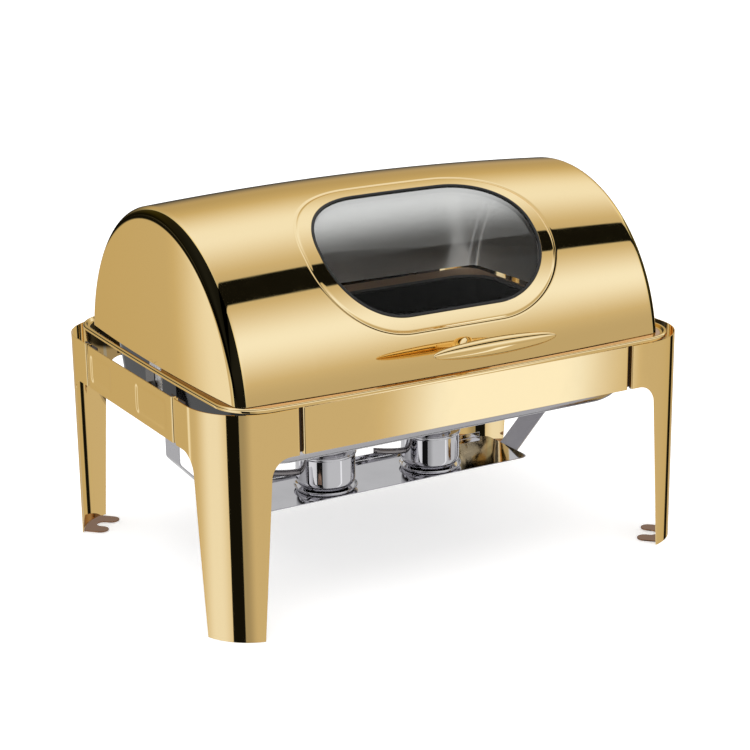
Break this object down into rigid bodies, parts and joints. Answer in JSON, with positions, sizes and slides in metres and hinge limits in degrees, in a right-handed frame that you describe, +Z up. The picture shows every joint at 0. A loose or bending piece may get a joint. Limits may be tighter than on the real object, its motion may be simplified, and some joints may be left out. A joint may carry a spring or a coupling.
{
  "type": "chafing dish food warmer",
  "caption": "Roll-top chafing dish in gold mirror finish: four-legged stand, water and food pans, windowed lid rolling back, burner tray hung below.",
  "frame": {"origin": "floor level, under the middle of the bounding box", "axes": "+X along the length to the right, -Y towards the front with the handle, +Z up"},
  "size_m": [0.64, 0.514, 0.4494],
  "materials": {
    "gold_mirror": "mirror-polished gold coating over stainless steel",
    "polished_steel": "mirror-polished stainless steel",
    "hinge_steel": "satin stainless steel",
    "dark_pan": "dark satin coating",
    "window_glass": "clear, slightly smoked, polished",
    "black_rubber": "matt black"
  },
  "bodies": {
    "stand": {"leg_front_left": "gold_mirror", "foot_front_left": "gold_mirror", "lap_plate_front_left": "gold_mirror", "lap_plate_left_front": "gold_mirror", "leg_rear_left": "gold_mirror", "foot_rear_left": "gold_mirror", "lap_plate_rear_left": "gold_mirror", "lap_plate_left_rear": "gold_mirror", "leg_front_right": "gold_mirror", "foot_front_right": "gold_mirror", "lap_plate_front_right": "gold_mirror", "lap_plate_right_front": "gold_mirror", "leg_rear_right": "gold_mirror", "foot_rear_right": "gold_mirror", "lap_plate_rear_right": "gold_mirror", "lap_plate_right_rear": "gold_mirror", "rail_left": "gold_mirror", "rail_right": "gold_mirror", "rail_front": "gold_mirror", "rail_rear": "gold_mirror", "pan_ring": "gold_mirror", "water_pan": "polished_steel", "hanger_left": "polished_steel", "hanger_right": "polished_steel", "burner_tray": "polished_steel", "burner_saucer_left": "polished_steel", "pivot_bracket_left": "hinge_steel", "pivot_pin_left": "hinge_steel", "pivot_spacer_left": "hinge_steel", "pivot_nut_left": "hinge_steel", "burner_saucer_right": "polished_steel", "pivot_bracket_right": "hinge_steel", "pivot_pin_right": "hinge_steel", "pivot_spacer_right": "hinge_steel", "pivot_nut_right": "hinge_steel"},
    "lid": {"lid_shell": "gold_mirror", "window_glass": "window_glass", "window_gasket": "black_rubber", "window_retainer": "polished_steel", "handle_bar": "gold_mirror", "handle_stem": "gold_mirror", "handle_screw": "polished_steel", "lid_ear_left": "hinge_steel", "lid_ear_right": "hinge_steel"},
    "food_pan": {"food_pan": "dark_pan"},
    "burner_left": {"burner_pot_left": "polished_steel", "fuel_cup_left": "polished_steel", "burner_collar_left": "polished_steel", "burner_handle_left": "polished_steel"},
    "burner_right": {"burner_pot_right": "polished_steel", "fuel_cup_right": "polished_steel", "burner_collar_right": "polished_steel", "burner_handle_right": "polished_steel"}
  },
  "joints": [
    {"name": "lid_roll", "type": "hinge", "parent": "stand", "child": "lid", "pos_m": [0, 0.025, 0.235], "axis": [-1, 0, 0], "range_deg": [0, 90]},
    {"name": "food_pan_lift", "type": "slide", "parent": "stand", "child": "food_pan", "axis": [0, 0, 1], "range_m": [0, 0.06]},
    {"name": "burner_left_lift", "type": "slide", "parent": "stand", "child": "burner_left", "axis": [0, 0, 1], "range_m": [0, 0.03]},
    {"name": "burner_right_lift", "type": "slide", "parent": "stand", "child": "burner_right", "axis": [0, 0, 1], "range_m": [0, 0.03]}
  ]
}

=-=-=

→ The problem
In the material above, find the lines that contain "frame" and show them.

→ Answer to the problem
Break this object down into rigid bodies, parts and joints. Answer in JSON, with positions, sizes and slides in metres and hinge limits in degrees, in a right-handed frame that you describe, +Z up. The picture shows every joint at 0. A loose or bending piece may get a joint. Limits may be tighter than on the real object, its motion may be simplified, and some joints may be left out. A joint may carry a spring or a coupling.
  "frame": {"origin": "floor level, under the middle of the bounding box", "axes": "+X along the length to the right, -Y towards the front with the handle, +Z up"},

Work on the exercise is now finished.